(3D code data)
******
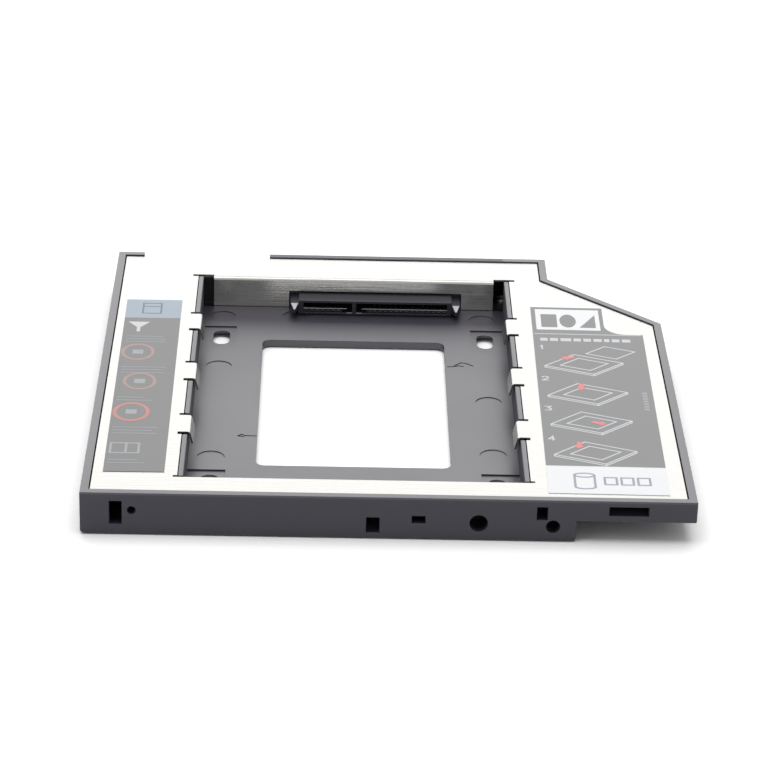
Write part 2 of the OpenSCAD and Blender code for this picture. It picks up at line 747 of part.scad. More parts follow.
// A low self-tapping screw with a cross recess
module board_screw(at) {
    color("#9a9894") place() translate([at[0], at[1], board_z]) {
        difference() {
            rotate_extrude() polygon([
                [0, 0], [screw_head_r, 0], [screw_head_r, screw_head_h * 0.45],
                [screw_head_r * 0.8, screw_head_h * 0.85], [screw_head_r * 0.4, screw_head_h], [0, screw_head_h]
            ]);
            for (turn = [0, 90]) rotate(turn)
                translate([-screw_head_r * 0.55, -0.2, screw_head_h * 0.4])
                    cube([screw_head_r * 1.1, 0.4, screw_head_h]);
        }
        translate([0, 0, 0.2 - board_z]) cylinder(r = screw_r, h = board_z - 0.2 + touch);
    }
}

// A chip on the board, by its middle
module chip(x, y, size) translate([x - size[0] / 2, y - size[1] / 2, board_z]) cube(size);

module supply_capacitor(y) color("#a98c68") place() chip(chip_x, y, capacitor_size);
module presence_resistor() color("#1c1c1e") place() chip(chip_x, board_y + board_d - 1.9, resistor_size);

// A label on the plate, tilted about its near left corner
module on_plate(x, y, tilt) place() translate([x, y, plate_top]) rotate(tilt) linear_extrude(label_t) children();

module left_label() {
    m = left_label_margins;
    size = [plate_bay_x - m[2] - m[0], tray_d - m[3] - m[1]];
    color("#969598") on_plate(m[0], m[1], left_label_tilt) square(size);
}

module right_label() {
    m = right_label_margins;
    x = plate_bay_end_x + m[0];
    w = tray_w - m[2] - x;
    l = tray_d - m[3] - m[1];
    neck = w - right_label_cut_w;
    r = right_label_cut_r;
    cut_y = l - right_label_cut_l;
    color("#969598") on_plate(x, m[1], right_label_tilt) {
        difference() {
            square([w, l]);
            translate([neck + r, cut_y]) square([w, l]);
            translate([neck, cut_y + r]) square([w, l]);
            translate([neck + r, cut_y + r]) circle(r);
        }
    }
}

tray();
top_plate();
circuit_board();
drive_socket();
host_plug();
drive_socket_clip_left();
drive_socket_clip_right();
host_plug_clip_left();
host_plug_clip_right();
board_screw(screw_left);  // board_screw_left
board_screw(screw_right);  // board_screw_right
supply_capacitor(capacitor_y[0]);  // supply_capacitor_1
supply_capacitor(capacitor_y[1]);  // supply_capacitor_2
presence_resistor();
left_label();
right_label();
for (i = [1:drive_signal_count])
    drive_contact(drive_signal_x(i - 1));
for (i = [1:drive_power_count])
    drive_contact(drive_power_x(i - 1));
for (i = [1:host_signal_count])
    host_contact(host_signal_x(i - 1));
for (i = [1:host_power_count])
    host_contact(host_power_x(i - 1));
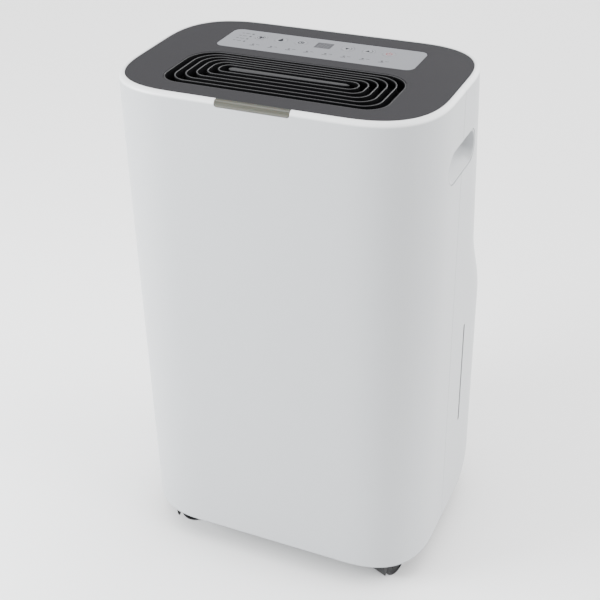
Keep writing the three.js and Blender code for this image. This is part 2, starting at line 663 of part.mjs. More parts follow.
function compressor() {
  const { x, y, bottom, top, radius } = COMPRESSOR;
  const can = turned([
    [0, bottom],
    [radius - 14, bottom],
    [radius, bottom + 12],
    [radius, top - 22],
    [radius - 18, top - 5],
    [0, top],
  ], x, y, 24);
  const feet = FEET.map((at) => rod("z", 13, bottom + 2, bottom + 5, at, 12));
  return joined([can, ...feet]);
}

const terminalCover = () => {
  const { x, y, top } = COMPRESSOR;
  return rod("z", 20, top + GAP, top + 18, [x, y], 12);
};

const PIPE_R = 4;

// The suction line, with its accumulator brazed to the lower end.
function suctionLine() {
  const { x, y, bottom, top, radius } = ACCUMULATOR;
  const can = turned([
    [0, bottom],
    [radius - 6, bottom],
    [radius, bottom + 8],
    [radius, top - 8],
    [radius - 8, top],
    [0, top],
  ], x, y, 14);
  const line = pipe([
    [x, y, top - 3],
    [x, y, 270],
    [60, -118, 296],
    [138, -116, 306],
    [152, -88, 330],
    [152, -10, 350],
    [152, 40, 375],
    [149, 56, 394],
    [138, 60, 402],
    [COIL.halfWidth + 1, 60, 402],
  ], PIPE_R, 34);
  return can.add(line);
}

const dischargePipe = () =>
  pipe([
    [COMPRESSOR.x + 32, COMPRESSOR.y + 6, COMPRESSOR.top - 3],
    [COMPRESSOR.x + 34, COMPRESSOR.y + 10, 290],
    [136, -40, 305],
    [163, -10, 320],
    [163, 20, 345],
    [163, 32, 480],
    [150, 32, 530],
    [COIL.halfWidth + 1, 32, 534],
  ], PIPE_R, 34);

const capillary = () =>
  pipe([
    [-COIL.halfWidth - 1, 32, 381],
    [-131, 32, 382],
    [-141, 34, 402],
    [-150, 40, 440],
    [-150, 52, 440],
    [-141, 58, 402],
    [-131, 60, 382],
    [-COIL.halfWidth - 1, 60, 381],
  ], 2.6, 26, 6);

// ---- Fan ----
const FAN_Y = [FAN.y + 2, FAN.y + 2 + FAN.depth];

function fanWheel() {
  const { radius, blades, z } = FAN;
  const [low, high] = FAN_Y;
  const plate = rod("y", radius, low, low + 2.5, [0, z], 24);
  const rim = upright(prism(ring(radius, 24, 0, z), -high, -high + 3, [ring(radius - 4, 24, 0, z)]));
  const hub = rod("y", 12, low - 1, low + 24, [0, z], 12);
  const vanes = Array.from({ length: blades }, (_, k) => {
    const vane = box(-1, 1, low + 1, high - 1, -6, 6);
    const turn = (360 * k) / blades;
    return vane.rotate([0, 28, 0]).translate([0, 0, radius - 7]).rotate([0, turn, 0]).translate([0, 0, z]);
  });
  const bore = rod("y", 4.3, low - 3, low + 30, [0, z], 12);
  return joined([plate, rim, hub, ...vanes]).subtract(bore);
}

// The volute's outline in X and Z: a spiral that opens into a straight duct to the outlet.
function voluteOutline(inset, top = SCROLL.top) {
  const points = [];
  const steps = 18;
  const duct = OUTLET.width / 2 - 4 - inset;
  for (let k = 0; k <= steps; k++) {
    const share = k / steps;
    const a = Math.PI - 0.25 + share * (Math.PI + 0.5);
    const r = SCROLL.inner + SCROLL.growth * share - inset;
    points.push([r * Math.cos(a), FAN.z + r * Math.sin(a)]);
  }
  points.push([duct, 540], [duct, top], [-duct, top], [-duct, 540]);
  return points;
}

function voluteBody() {
  const { front, rear, wall } = SCROLL;
  const outer = upright(prism(voluteOutline(0), -rear + 2, -front));
  const inner = upright(prism(voluteOutline(wall, SCROLL.top + 5), -rear - 5, -front - wall));
  const motorHole = rod("y", 20, front - 5, front + 5, [0, FAN.z], 16);
  return outer.subtract(inner).subtract(motorHole);
}

function voluteCover() {
  const { rear } = SCROLL;
  const plate = upright(prism(voluteOutline(0), -rear - 2.5 + 0.8, -rear + 2 - GAP));
  const inlet = rod("y", FAN.radius - 12, rear - 10, rear + 10, [0, FAN.z], 24);
  return plate.subtract(inlet);
}

function fanMotor() {
  const can = rod("y", 34, -136, SCROLL.front - GAP - 2, [0, FAN.z], 18);
  const nose = rod("y", 18, SCROLL.front - 3, SCROLL.front + 1.5, [0, FAN.z], 16);
  const shaft = rod("y", 4, SCROLL.front, FAN_Y[0] + 26, [0, FAN.z], 12);
  const flange = box(-44, 44, SCROLL.front - GAP - 5, SCROLL.front - GAP, FAN.z - 8, FAN.z + 8);
  return joined([can, nose, shaft, flange]);
}

// ---- Electrics ----
const ELECTRICS = { x0: -150, x1: -30, y0: -112, y1: -20, z0: 50.8, z1: 200 };

// The box is open towards the front shell.
function electricsBox() {
  const { x0, x1, y0, y1, z0, z1 } = ELECTRICS;
  const inside = box(x0 + 2.5, x1 - 2.5, y0 - 5, y1 - 2.5, z0 + 2.5, z1 - 2.5);
  return box(x0, x1, y0, y1, z0, z1).subtract(inside);
}

const mainBoard = () => box(-145, -36, -60, -58.4, 56, 190).add(box(-120, -80, -58.6, -38, 90, 130));
const runCapacitor = () => rod("z", 17, 54, 142, [-62, -90], 14);
const humiditySensor = () => box(-122, -116, 74, 80, 470, 500).add(rod("z", 2, 499, 512, [-119, 77], 8));

// One board behind the bay's front wall feels both the float's magnet and the tank itself.
function tankSensor() {
  const y = BAY.front - BAY.wall - 0.6;
  const board = box(-134, -78, y - 2, y, 240, 292);
  const switchBody = box(-132, -112, y - 16, y - 1, 244, 258);
  const reed = box(FLOAT.x - 8, FLOAT.x + 8, y - 8, y - 1, 266, 286);
  return joined([board, switchBody, reed]);
}

// ---- Casters: local frame on the floor under the swivel axis, trail along +X ----
// A leg and a mudguard on a middle web; a wheel turns on each side of the web.
function casterHood() {
  const { trail, hoodWidth, wheelR, web } = CASTER;
  const top = BASE_Z - 1.5;
  const half = hoodWidth / 2;
  const leg = [[-12.5, top], [-11, 14], [-9.8, 10.5], [-8.2, 10.5], [-6.6, 15], [-4, 24], [-2, top]];
  const middle = [[-9, top], [-8, 17], [2, 9.5], [16, 9.5], [20, 14], [24, 24], [24.5, 30], [22, top]];
  const guard = [[-6, top], [-4, 27], [10, 29], [24.2, 24], [24.5, 30], [22, top]];
  const across = (outline, reach) => upright(prism(outline, -reach, reach));
  const rooms = [-1, 1].map((side) => {
    const ends = [side * (web / 2), side * (half + 1)].sort((a, b) => a - b);
    return rod("y", wheelR + 1.4, ...ends, [trail, wheelR], 24);
  });
  const shape = joined([across(leg, half), across(middle, web / 2), across(guard, half)]);
  const stem = rod("z", 4, top - 1, BASE_Z + 12, [0, 0], 12);
  const bore = rod("y", 4.6, -half - 1, half + 1, [trail, wheelR], 16);
  return shape.subtract(joined(rooms)).add(stem).subtract(bore);
}

// Two wheels joined by the hub that turns in the hood's web.
function casterWheel() {
  const { trail, wheelR, wheelWidth, web, axleR } = CASTER;
  const half = wheelWidth / 2;
  const inner = web / 2 + 0.5;
  const side = [
    [4, inner],
    [wheelR - 1.5, inner],
    [wheelR, inner + 0.8],
    [wheelR, half - 0.8],
    [wheelR - 4, half - 0.8],
    [wheelR - 4, half],
    [axleR + 0.08, half],
  ];
  const mirrored = side.map(([r, h]) => [r, -h]).reverse();
  const profile = [...mirrored, ...side, [axleR + 0.08, -half]];
  const points = profile.map(([r, h]) => new THREE.Vector2(r, h));
  const sides = 16;
  const flat = new THREE.LatheGeometry(points, sides).rotateY(Math.PI / sides + Math.PI / 2);
  const squash = 1 / Math.cos(Math.PI / sides);
  return solid(flat.scale(squash, 1, squash).translate(trail, 0, wheelR));
}

const casterAxle = () => {
  const { trail, wheelR, axleR, wheelWidth } = CASTER;
  return rod("y", axleR, -wheelWidth / 2 + 0.3, wheelWidth / 2 - 0.3, [trail, wheelR], 12);
};

// ---- Assembly ----
const dehumidifier = new THREE.Group();

function place(parent, name, manifold, material) {
  const mesh = new THREE.Mesh(geometryOf(manifold), material);
  mesh.name = name;
  parent.add(mesh);
}

const fixedParts = {
  front_shell: [frontShell, WHITE],
  rear_shell: [rearShell, WHITE],
  top_panel: [topPanel, DARK_GREY],
  outlet_grille: [outletGrille, BLACK],
  control_strip: [controlStrip, STRIP_GREY],
  display_window: [displayWindow, DISPLAY_GREY],
  lamp_guide: [lampGuide, FROSTED],
  control_board: [controlBoard, BOARD],
  humidity_light_bar: [lightBar, LENS],
  left_handle_cup: [() => handleCup(-1), WHITE],
  right_handle_cup: [() => handleCup(1), WHITE],
  level_window: [levelWindow, SMOKE],
  drain_spout: [drainSpout, BLACK],
  cord_gland: [cordGland, BLACK],
  base_tray: [baseTray, BLACK],
  tank_bay: [tankBay, BLACK],
  drip_tray: [dripTray, BLACK],
  evaporator: [() => coil(EVAPORATOR_Y, 5), ALUMINIUM],
  condenser: [() => coil(CONDENSER_Y, 5), ALUMINIUM],
  compressor: [compressor, PAINTED],
  compressor_terminal_cover: [terminalCover, BLACK],
  suction_line: [suctionLine, COPPER],
  discharge_pipe: [dischargePipe, COPPER],
  capillary_tube: [capillary, COPPER],
  fan_volute: [voluteBody, BLACK],
  fan_volute_cover: [voluteCover, BLACK],
  fan_motor: [fanMotor, STEEL],
  electrics_box: [electricsBox, BLACK],
  main_board: [mainBoard, BOARD],
  run_capacitor: [runCapacitor, STEEL],
  humidity_sensor: [humiditySensor, WHITE],
  tank_sensor: [tankSensor, BOARD],
};

for (const [name, [make, material]] of Object.entries(fixedParts)) {
  place(dehumidifier, name, make(), material);
}

const filterDoor = new THREE.Group();
const { made: filterSolid, tilt: REAR_TILT } = filterFrame();
place(filterDoor, "intake_grille", intakeGrille(), WHITE);
place(filterDoor, "filter_frame", againstRear(filterSolid, REAR_TILT, 7.6), BLACK);
const meshSheet = box(-INTAKE.halfWidth + 5, INTAKE.halfWidth - 5, -82, 82, 0, 1);
place(filterDoor, "filter_mesh", againstRear(meshSheet, REAR_TILT, 11.9), RUBBER);
dehumidifier.add(filterDoor);

const tank = new THREE.Group();
place(tank, "tank_bucket", tankBucket(), FROSTED);
place(tank, "tank_lid", tankLid(), WHITE);
place(tank, "tank_fascia", tankFascia(), WHITE);
place(tank, "tank_handle", tankHandle(), BLACK);
place(tank, "tank_float", tankFloat(), FOAM);
dehumidifier.add(tank);

place(dehumidifier, "fan_wheel", fanWheel(), BLACK);
place(dehumidifier, "drain_plug", drainPlug(), RUBBER);
KEY_X.forEach((x, k) => place(dehumidifier, `${KEY_NAMES[k]}_key`, key(x), KEY_GREY));

for (const [corner, { x, y, turn }] of Object.entries(CASTERS)) {
  const caster = new THREE.Group();
  caster.position.set(x, y, 0);
  caster.rotation.z = THREE.MathUtils.degToRad(turn);
  place(caster, `${corner}_caster_hood`, casterHood(), BLACK);
  place(caster, `${corner}_caster_wheel`, casterWheel(), RUBBER);
  place(caster, `${corner}_caster_axle`, casterAxle(), STEEL);
  dehumidifier.add(caster);
}

export default dehumidifier;
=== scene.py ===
import math

import bmesh
import bpy
from mathutils import Matrix, Vector


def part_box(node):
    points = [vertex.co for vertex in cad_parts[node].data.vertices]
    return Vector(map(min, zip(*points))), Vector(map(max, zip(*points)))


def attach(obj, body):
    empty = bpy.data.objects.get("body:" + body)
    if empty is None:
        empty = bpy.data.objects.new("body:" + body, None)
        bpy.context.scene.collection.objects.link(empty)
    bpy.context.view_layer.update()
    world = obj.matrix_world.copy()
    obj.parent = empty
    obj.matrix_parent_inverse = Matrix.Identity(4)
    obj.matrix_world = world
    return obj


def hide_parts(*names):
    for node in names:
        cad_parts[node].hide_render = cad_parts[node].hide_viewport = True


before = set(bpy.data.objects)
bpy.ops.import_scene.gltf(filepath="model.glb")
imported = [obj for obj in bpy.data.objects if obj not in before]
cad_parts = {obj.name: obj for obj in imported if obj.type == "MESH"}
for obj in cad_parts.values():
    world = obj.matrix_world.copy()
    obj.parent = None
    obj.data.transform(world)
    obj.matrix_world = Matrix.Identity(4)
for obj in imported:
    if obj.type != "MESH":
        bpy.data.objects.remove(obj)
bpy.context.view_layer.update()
MM = 0.001

# ---- The casing's form, in millimetres ----
WIDTH = 358
HEIGHT = 600
DEPTH_LOW = 286
DEPTH_TOP = 233
DEPTH_MID = 251
BASE_Z = 35
SHOULDER_LOW_Z = 300
SHOULDER_TOP_Z = 400
CORNER_R = 92
CORNER_POWER = 2.7
FOOT_R = 30
RIM_R = 4.8
RIM_WIDTH = 5.5
WALL = 3
GAP = 0.3
FRONT_Y = -DEPTH_LOW / 2
SEAM_Y = FRONT_Y + 120
HALF = WIDTH / 2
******
**GIVEN TASK**:
Give again only the lines from the one bearing "const tank = new THREE.Group();" through the one bearing "obj.matrix_world = Matrix.Identity(4)", exactly as they stand.

**OUTPUT**:
const tank = new THREE.Group();
place(tank, "tank_bucket", tankBucket(), FROSTED);
place(tank, "tank_lid", tankLid(), WHITE);
place(tank, "tank_fascia", tankFascia(), WHITE);
place(tank, "tank_handle", tankHandle(), BLACK);
place(tank, "tank_float", tankFloat(), FOAM);
dehumidifier.add(tank);

place(dehumidifier, "fan_wheel", fanWheel(), BLACK);
place(dehumidifier, "drain_plug", drainPlug(), RUBBER);
KEY_X.forEach((x, k) => place(dehumidifier, `${KEY_NAMES[k]}_key`, key(x), KEY_GREY));

for (const [corner, { x, y, turn }] of Object.entries(CASTERS)) {
  const caster = new THREE.Group();
  caster.position.set(x, y, 0);
  caster.rotation.z = THREE.MathUtils.degToRad(turn);
  place(caster, `${corner}_caster_hood`, casterHood(), BLACK);
  place(caster, `${corner}_caster_wheel`, casterWheel(), RUBBER);
  place(caster, `${corner}_caster_axle`, casterAxle(), STEEL);
  dehumidifier.add(caster);
}

export default dehumidifier;
=== scene.py ===
import math

import bmesh
import bpy
from mathutils import Matrix, Vector


def part_box(node):
    points = [vertex.co for vertex in cad_parts[node].data.vertices]
    return Vector(map(min, zip(*points))), Vector(map(max, zip(*points)))


def attach(obj, body):
    empty = bpy.data.objects.get("body:" + body)
    if empty is None:
        empty = bpy.data.objects.new("body:" + body, None)
        bpy.context.scene.collection.objects.link(empty)
    bpy.context.view_layer.update()
    world = obj.matrix_world.copy()
    obj.parent = empty
    obj.matrix_parent_inverse = Matrix.Identity(4)
    obj.matrix_world = world
    return obj


def hide_parts(*names):
    for node in names:
        cad_parts[node].hide_render = cad_parts[node].hide_viewport = True


before = set(bpy.data.objects)
bpy.ops.import_scene.gltf(filepath="model.glb")
imported = [obj for obj in bpy.data.objects if obj not in before]
cad_parts = {obj.name: obj for obj in imported if obj.type == "MESH"}
for obj in cad_parts.values():
    world = obj.matrix_world.copy()
    obj.parent = None
    obj.data.transform(world)
    obj.matrix_world = Matrix.Identity(4)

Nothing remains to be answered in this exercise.